Smith's Chef Jeff Jackson Recipe
Poke Tuna Rice Cups
For the Tuna:
- 1 lb. fresh tuna, cubed
- 2 tsp. rice vinegar
- 1 tsp. kosher salt
- 1 avocado, diced
- 1/2 c. English cucumber, diced
- 1 tsp. sesame oil
- 1 Tbsp. soy sauce
- 1 Tbsp. hoisin sauce
- 2 green onions, sliced thin
- 1/2 Tbsp. toasted sesame seeds
- 1/3 tsp. red chili flakes (optional)
- Extra sesame seeds for garnish
For the Rice:
- 1 c. sushi rice, rinsed well
- 1 1/4 c. water
- 1 oz. cream cheese, room temperature
- 1/4 tsp. kosher salt
- 2 Tbsp. rice vinegar
- 1 Tbsp. sugar
1. Combine the rice and water in a medium saucepan over med-high heat; bring to a boil. Reduce the heat to low. Cover with a tight fitting lid and simmer 20 minutes. Remove from the heat and let it stand 10 minutes while still covered.

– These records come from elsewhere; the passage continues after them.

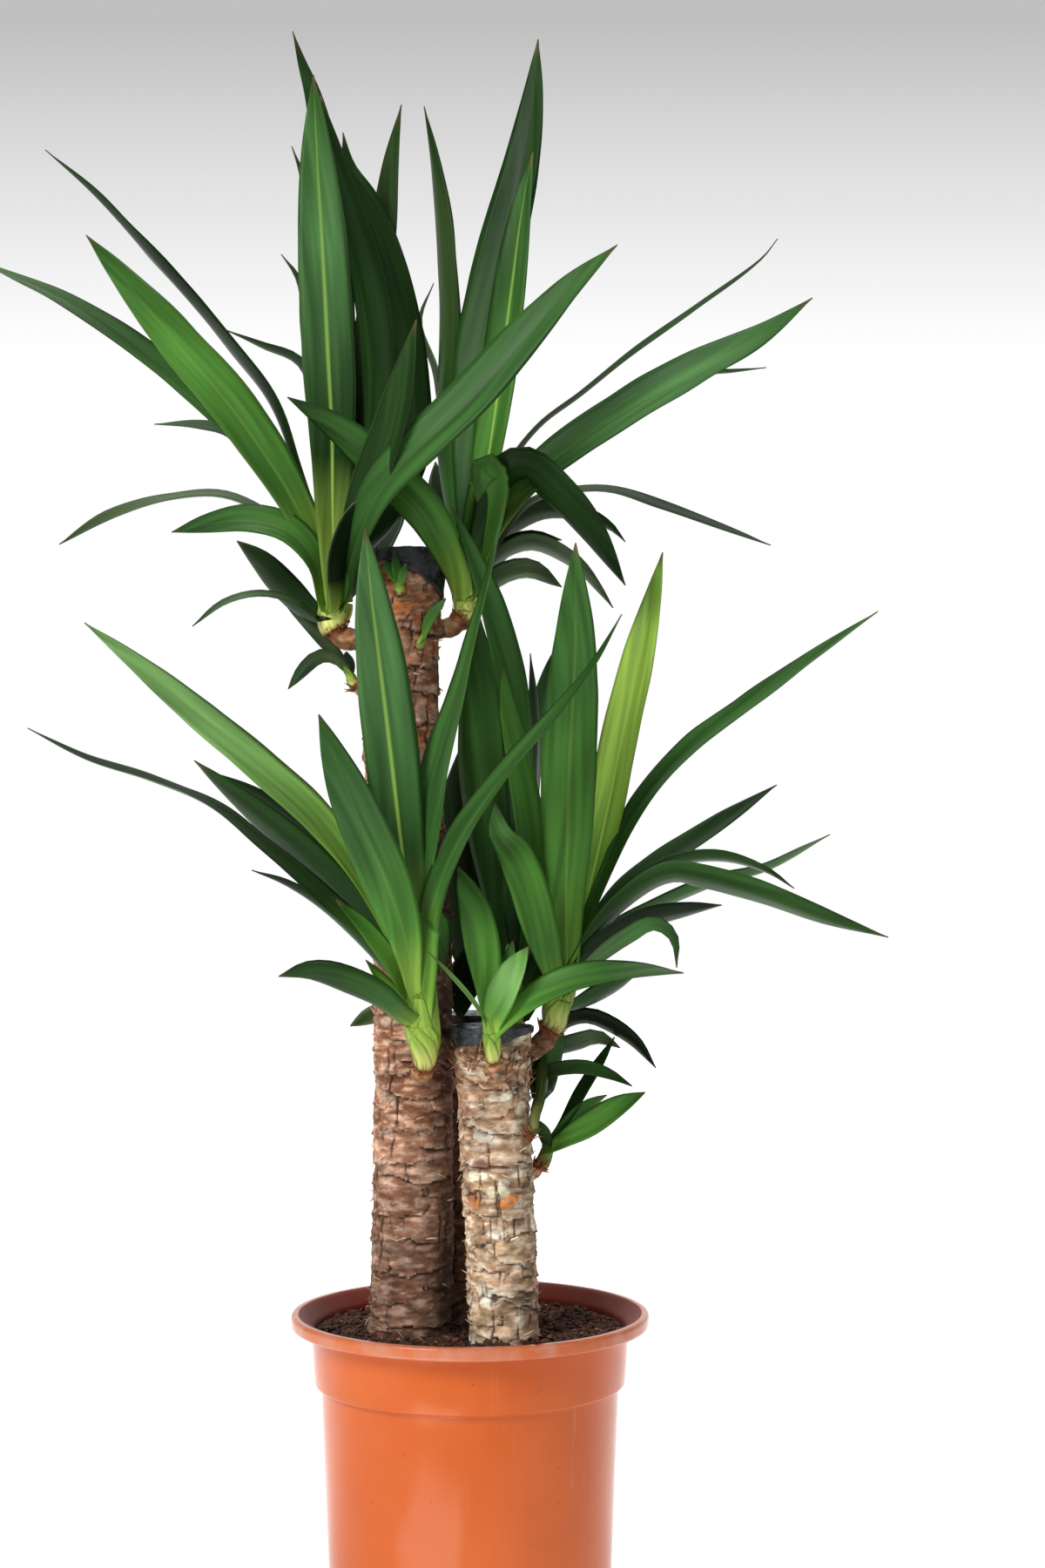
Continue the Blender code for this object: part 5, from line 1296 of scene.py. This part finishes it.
def build_pot():
    """The turned shell, its rolled lip with a nick in it, and the drain holes."""
    floor_edge = BASE_RADIUS + (BODY_TOP_RADIUS - BASE_RADIUS) * WALL / BAND_LOW_Z - WALL
    profile = np.array([
        (AXIS_RING, WALL), (floor_edge, WALL), (BODY_TOP_RADIUS - WALL, BAND_LOW_Z),
        (BAND_LOW_RADIUS - WALL, BAND_LOW_Z + WALL), (BAND_TOP_RADIUS - WALL, UNDER_LIP),
        (LIP_RADIUS - LIP_TOP_WIDTH, POT_HEIGHT), (LIP_RADIUS, POT_HEIGHT), (LIP_RADIUS, UNDER_LIP),
        (BAND_TOP_RADIUS, UNDER_LIP), (BAND_LOW_RADIUS, BAND_LOW_Z), (BODY_TOP_RADIUS, BAND_LOW_Z),
        (BASE_RADIUS, 0), (AXIS_RING, 0)])
    reach, height = subdivided(rounded(profile)).T[..., None]
    angles = full_turn(POT_SIDES)
    off = OUT_OF_ROUND * np.sin(2 * angles + 0.6) * np.minimum(1, reach / BASE_RADIUS)
    rings = ring_points(0, 0, reach + off * (reach < LIP_RADIUS - 3 * MM), angles, height)
    x, y, z = np.moveaxis(rings, -1, 0)
    near = np.exp(-((x - at_pixel(*NICK_AT).x) / NICK_WIDE) ** 2) * (y < 0)
    near = near * np.clip((z - UNDER_LIP - 2 * MM) / (4 * MM), 0, 1) * (np.hypot(x, y) > LIP_RADIUS - 5 * MM)
    rings[..., 2] -= near * NICK_DEEP
    shade = np.ones((len(rings), 1, 3))
    shade[:np.argmax(height)] = INSIDE_SHADE
    skin = Skin("tint")
    skin.add_tube(rings[::-1], tint=shade[::-1])
    cut_drains(skin.piece("pot_shell", "pot", "pot", ORANGE_PLASTIC))


# Stage, lights and camera

STAGE_X = 6.0
BACKDROP_Y = 5.0
BACKDROP_TOP = 6.0
GLOW_FRONT_Y = -0.45
GLOW_FRONT_FADE = 30 * MM
FLOOR_DULL_Y = 0.0
FLOOR_WHITE_Y = 0.35
FLOOR_DARK = 0.02
FLOOR_DULL = 0.42
FLOOR_WHITE = 0.85
FADE_LOW = 1.681
FADE_HIGH = 2.493
FADE_GREY = 0.527
WORLD_STRENGTH = 0.28
CLIP_END = 20

# Each lamp's place and aim, its size in metres, its power in watts and its colour
LAMPS = {
    "key": ((-1.5, -2.0, 2.2), (0, 0, 0.6), 1.2, 62, (1, 1, 1)),
    "fill": ((2.2, -1.6, 1.2), (0, 0, 0.6), 1.4, 9, (1, 1, 1)),
    "top": ((0.2, 0.5, 2.8), (0, 0, 0.6), 1.4, 24, (1, 1, 1)),
    "sheet": ((-0.15, -0.32, 0.004), (-0.15, -0.32, 1), 0.24, 0.4, (1, 0.93, 0.84)),
}


def floor_glow(look):
    """A floor that glows round the plant and goes up to full white behind it."""
    along = look.parts(look.place())[1]
    front = look.span(along, GLOW_FRONT_Y - GLOW_FRONT_FADE, GLOW_FRONT_Y)
    near = look.mix(front, grey(FLOOR_DARK), grey(FLOOR_DULL))
    return look.mix(look.span(along, FLOOR_DULL_Y, FLOOR_WHITE_Y), near, grey(FLOOR_WHITE))


def backdrop_glow(look):
    """White low down, fading evenly to grey at the top of the picture."""
    height = look.parts(look.place())[2]
    return look.mix(look.span(height, FADE_LOW, FADE_HIGH, kind="LINEAR"), grey(1.0), grey(FADE_GREY))


def build_sheet(name, near, far, glow, dull):
    """A dull sheet between two edges, each at a y and z, glowing in a colour that a function gives."""
    look = Look(f"{name}_white")
    look.wire(look.shader, {"Roughness": 1.0, "Specular IOR Level": 0.0, "Base Color": grey(dull),
                            "Emission Strength": 1.0, "Emission Color": glow(look)})
    look.made.cycles.emission_sampling = "NONE"
    corners = [(-STAGE_X, *near), (STAGE_X, *near), (STAGE_X, *far), (-STAGE_X, *far)]
    mesh = bpy.data.meshes.new(name)
    mesh.from_pydata(corners, [], [(0, 1, 2, 3)])
    mesh.materials.append(look.made)
    add_object(name, mesh)


def build_lights():
    """The lamps, which the camera doesn't see, and an even light from all round."""
    for name, (spot, aim, size, power, colour) in LAMPS.items():
        lamp = bpy.data.lights.new(name, "AREA")
        lamp.size = size
        lamp.energy = power
        lamp.color = colour
        made = add_object(name, lamp)
        made.location = spot
        made.rotation_euler = (Vector(aim) - Vector(spot)).to_track_quat("-Z", "Y").to_euler()
        made.visible_camera = False
    world = bpy.data.worlds.new("studio")
    world.use_nodes = True
    background = world.node_tree.nodes["Background"]
    background.inputs["Color"].default_value = grey(1.0)
    background.inputs["Strength"].default_value = WORLD_STRENGTH
    bpy.context.scene.world = world
    bpy.context.scene.view_settings.view_transform = "Standard"


def build_camera():
    """The view that the plant was read in."""
    lens = bpy.data.cameras.new("camera")
    lens.sensor_width = SENSOR_MM
    lens.lens = FOCAL_PX / FRAME_HEIGHT_PX * SENSOR_MM
    lens.clip_end = CLIP_END
    made = add_object("camera", lens)
    made.location = (VIEW_X, -VIEW_DISTANCE, VIEW_Z)
    made.rotation_euler = (math.radians(90), 0, 0)
    bpy.context.scene.camera = made


build_camera()
build_pot()
build_soil()
build_canes()
for seal in SEALS:
    build_wax(*seal)
for number, shoot in enumerate(SHOOTS):
    build_shoot(shoot, number)
build_sheet("floor", (-BACKDROP_Y, 0), (BACKDROP_Y, 0), floor_glow, 0.7)
build_sheet("backdrop", (BACKDROP_Y, 0), (BACKDROP_Y, BACKDROP_TOP), backdrop_glow, 0.0)
build_lights()
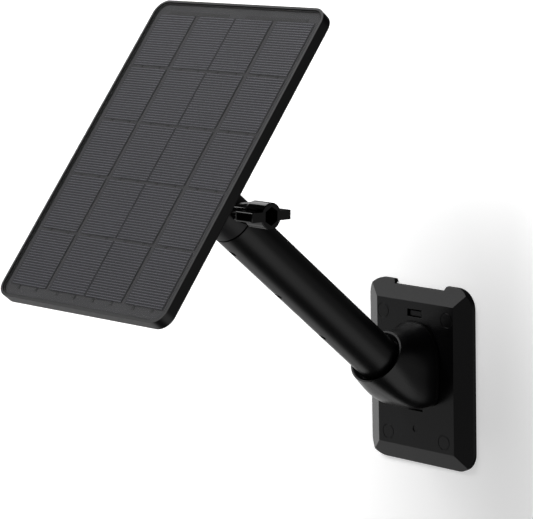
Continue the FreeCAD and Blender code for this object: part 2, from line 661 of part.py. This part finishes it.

2. While the rice stands, combine the vinegar and sugar in a microwave safe bowl. Cook in the microwave on high 30-45 seconds to dissolve the sugar in the vinegar. Add the cream cheese and salt in a mixing bowl. Pour over the vinegar mixture and stir to combine. Gently fold this mixture into the rice using a rubber spatula.
3. Spray a 12 spot muffin tin with non-stick spray. Cut some parchment into 12 5x5 in. pieces and press the parchment into the muffin tin. Evenly distribute the rice into the 12 muffin tin spots and press the rice to the bottom and up the sides to form a cup. Place in the fridge to firm up at least 30 minutes.
4. While the cups cool, make the tuna poke by whisking the vinegar, salt, sesame oil, soy sauce, hoisin sauce and chili flake in a mixing bowl. Whisk to combine. Using a spatula, mix in the tuna, avocado, cucumber, green onion, and sesame seeds. Mix to combine.
5. Divide the tuna mixture into the rice cups and then gently remove from the muffin pan with the edges of the parchment. Carefully remove the parchment and sprinkle with extra sesame seeds as garnish. Enjoy!